In regard to fetal loss, we did see a higher rate in the third trimester. Second trimester was about 1% and third trimester was about 1.4%, but there was no statistical significance; again this might be due to low power because the numbers and rates were low for this.
DR DOUGLAS SCHUERER (St Louis, MO): Can these data really evaluate differences in longer-term complication after the first visit?
DR VINCENT CHENG (Los Angeles, CA): Unfortunately, the morbidity and complications assessed in this study include only those encountered during the admission associated with cholecystectomy.
DR RICHARD JAMISON (Portland, OR): Do you have information about whether the increasing rate of open cholecystectomy in the third trimester reflects planned open operation or conversion from laparoscopy?
DR VINCENT CHENG (Los Angeles, CA): There is an ICD-10 procedure code for laparoscopic converted to open cholecystectomy, but none of the records in our dataset use this code. Another way we tried to determine who had laparoscopic converted to open cholecystectomy is by identifying cases that listed an open cholecystectomy code with either diagnostic laparoscopy or laparoscopic cholecystectomy procedure codes. None of the records in our dataset listed both types of procedures either. Two possible explanations are that no laparoscopic converted to open cholecystectomies were performed in our sample or these conversions were not coded appropriately. The former explanation seems less likely to our group.
DR BENJAMIN JARMAN (LaCrosse, WI): Based on the relatively high rates of third trimester complication, is cholecystostomy an option that should be considered?

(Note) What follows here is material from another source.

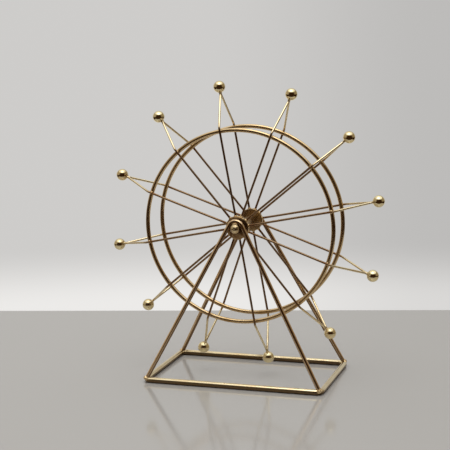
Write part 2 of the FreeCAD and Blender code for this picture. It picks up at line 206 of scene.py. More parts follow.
def makePlating(name, drawn=1.0, **changes):
    look = {**plating, **changes}
    material, tree, shader = newMaterial(name)
    place = objectPlace(tree)
    grain = pieceAttribute(tree, "grainSpot", "Vector")
    stain = pieceAttribute(tree, "stain", "Fac")
    patches = scatter(tree, place, look["patchScale"], 3)
    lines = scatter(tree, grain, look["drawnScale"], 2, look["drawnStretch"])
    dimples = scatter(tree, place, look["dimpleScale"], 1)
    specks = remap(tree, scatter(tree, place, look["speckScale"], 1), *look["specks"])

    deep = remap(tree, patches, *look["deepPatches"])
    colour = blendColours(tree, deep, look["colour"], look["deepColour"])
    colour = blendColours(tree, stain, colour, look["stainColour"])
    feed(tree, shader.inputs["Base Color"], colour)
    shader.inputs["Metallic"].default_value = 1

    rough = remap(tree, patches, *look["roughPatches"], *look["roughness"])
    for mark, more in ((lines, look["drawnRoughness"] * drawn), (specks, look["speckRoughness"]),
                       (stain, look["stainRoughness"])):
        rough = calculate(tree, "MULTIPLY_ADD", mark, more, rough)
    feed(tree, shader.inputs["Roughness"], rough)

    relief = addBump(tree, lines, look["drawnDepth"] * drawn)
    relief = addBump(tree, dimples, look["dimpleDepth"], relief)
    tree.links.new(relief, shader.inputs["Normal"])
    return material


# Round parts off a lathe: fine rings about the axle, with patches and the stain of the plating,
# which on the hub domes is a painted reflection.
turning = {
    "ringScale": 3500,
    "ringRoughness": 0.08,
    "ringDepth": 0.0000008,
    "patchScale": 160,
    "deepPatches": (0.35, 0.75, 0, 0.6),
    "roughness": (0.22, 0.34),
    "roughPatches": (0.3, 0.75),
}


def makeTurned(name, colour, deepColour, stainColour):
    material, tree, shader = newMaterial(name)
    place = objectPlace(tree)
    stain = pieceAttribute(tree, "stain", "Fac")
    centred = addNode(tree, "ShaderNodeMapping")
    centred.inputs["Location"].default_value = hubCentre * -mm
    tree.links.new(place, centred.inputs["Vector"])
    split = addNode(tree, "ShaderNodeSeparateXYZ")
    tree.links.new(centred.outputs[0], split.inputs[0])
    across = calculate(tree, "MULTIPLY", split.outputs["X"], split.outputs["X"])
    across = calculate(tree, "MULTIPLY_ADD", split.outputs["Z"], split.outputs["Z"], across)
    spot = addNode(tree, "ShaderNodeCombineXYZ")
    tree.links.new(calculate(tree, "SQRT", across), spot.inputs["X"])
    tree.links.new(split.outputs["Y"], spot.inputs["Y"])
    rings = scatter(tree, spot.outputs[0], turning["ringScale"], 1)
    patches = scatter(tree, place, turning["patchScale"], 2)

    deep = remap(tree, patches, *turning["deepPatches"])
    shade = blendColours(tree, deep, colour, deepColour)
    feed(tree, shader.inputs["Base Color"], blendColours(tree, stain, shade, stainColour))
    shader.inputs["Metallic"].default_value = 1
    rough = remap(tree, patches, *turning["roughPatches"], *turning["roughness"])
    rough = calculate(tree, "MULTIPLY_ADD", rings, turning["ringRoughness"], rough)
    feed(tree, shader.inputs["Roughness"], rough)
    tree.links.new(addBump(tree, rings, turning["ringDepth"]), shader.inputs["Normal"])
    return material


# The stain colours of the base rod, legs, rims and spokes are also the colours of their painted
# shade.
finishes = {
    "base_rod": makePlating(
        "baseRodGold", colour=(0.88, 0.75, 0.48, 1), stainColour=(0.14, 0.075, 0.03, 1),
        roughness=(0.10, 0.18)),
    "leg_wire": makePlating(
        "legWireGold", colour=(0.84, 0.62, 0.38, 1), deepColour=(0.72, 0.49, 0.26, 1),
        stainColour=(0.17, 0.09, 0.04, 1)),
    "rim_wire": makePlating(
        "rimWireGold", colour=(0.82, 0.63, 0.37, 1), deepColour=(0.70, 0.50, 0.25, 1),
        stainColour=(0.42, 0.25, 0.09, 1)),
    "spoke_wire": makePlating(
        "spokeWireGold", colour=(0.93, 0.80, 0.52, 1), stainColour=(0.23, 0.112, 0.043, 1),
        drawnScale=8.0),
    "ball": makePlating(
        "ballGold", drawn=0.0, colour=(0.92, 0.80, 0.49, 1), roughness=(0.05, 0.10),
        dimpleDepth=0.000004),
    "cap": makePlating(
        "capGold", drawn=0.0, colour=(0.92, 0.80, 0.50, 1), roughness=(0.17, 0.27),
        dimpleDepth=0.000006),
    "weld": makePlating(
        "weldGold", drawn=0.0, roughness=(0.14, 0.30), dimpleScale=1500, dimpleDepth=0.00003),
    "hub": makeTurned(
        "hubGold", (0.78, 0.58, 0.31, 1), (0.60, 0.40, 0.18, 1), (0.15, 0.07, 0.025, 1)),
    "axle_steel": makeTurned(
        "axleSteel", (0.62, 0.60, 0.56, 1), (0.45, 0.42, 0.38, 1), (0.30, 0.27, 0.23, 1)),
}
print("finishes made:", len(finishes))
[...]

DR VINCENT CHENG (Los Angeles, CA): Our study concludes that laparoscopic cholecystectomy should be performed in either the first or second trimesters in comparison with the third trimester. In other words, if patients had a choice between trimesters, earlier is likely associated with fewer complications. However, our study does not compare operative and nonoperative management during the third trimester. As a result, our study can neither encourage nor discourage operation in a pregnant patient who presents with symptomatic cholelithiasis in the third trimester.